Gable Roof vs. Hip Roof: Key Differences Explained

When planning a new roof or roof replacement, homeowners often face the decision between two popular roof styles: gable roofs and hip roofs. Each style has its own unique features, benefits, and drawbacks. Understanding these differences can help you make an informed decision that best suits your needs, climate, and aesthetic preferences. At, we're here to provide a comprehensive comparison to guide you through this important choice.

Hip roof in alabama
Hip Roof Alabama

What is a Gable Roof?

A gable roof is characterized by two sloping sides that come together at a ridge, creating a triangular shape on each end of the house. This style is also known as a pitched or peaked roof and is one of the most common roof types in residential construction.
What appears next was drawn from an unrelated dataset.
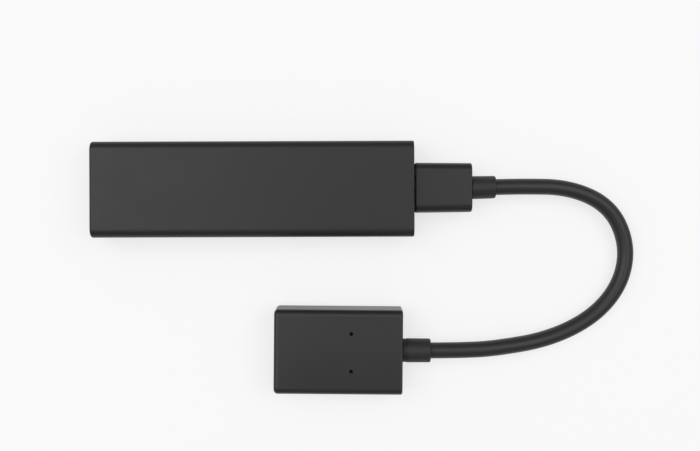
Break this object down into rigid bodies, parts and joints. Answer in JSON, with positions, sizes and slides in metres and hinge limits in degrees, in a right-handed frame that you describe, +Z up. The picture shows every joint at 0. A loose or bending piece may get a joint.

Key Features of Gable Roofs

  1. Simple Design: The straightforward, triangular shape of gable roofs makes them easier and cheaper to build compared to more complex roof styles.

  2. Effective Water Drainage: The steep pitch allows rain, snow, and debris to slide off easily, reducing the risk of water damage and accumulation.

  3. Extra Attic Space: The high pitch of a gable roof often results in more attic space, which can be used for storage or converted into additional living areas.

  4. Ventilation: The design allows for better ventilation, which can help in regulating the temperature inside the home.

Pros and Cons of Gable Roofs


  • Cost-Effective: Generally less expensive to construct due to the simplicity of the design.

  • Versatile Design: Can be adapted to various home styles and aesthetic preferences.

  • Improved Water Drainage: Reduces the risk of leaks and water damage.

  • Increased Attic Space: Provides additional storage or living space.


  • Vulnerability to Wind Damage: The large, flat sides of a gable roof can catch the wind more easily, making it more susceptible to damage in areas prone to high winds and hurricanes.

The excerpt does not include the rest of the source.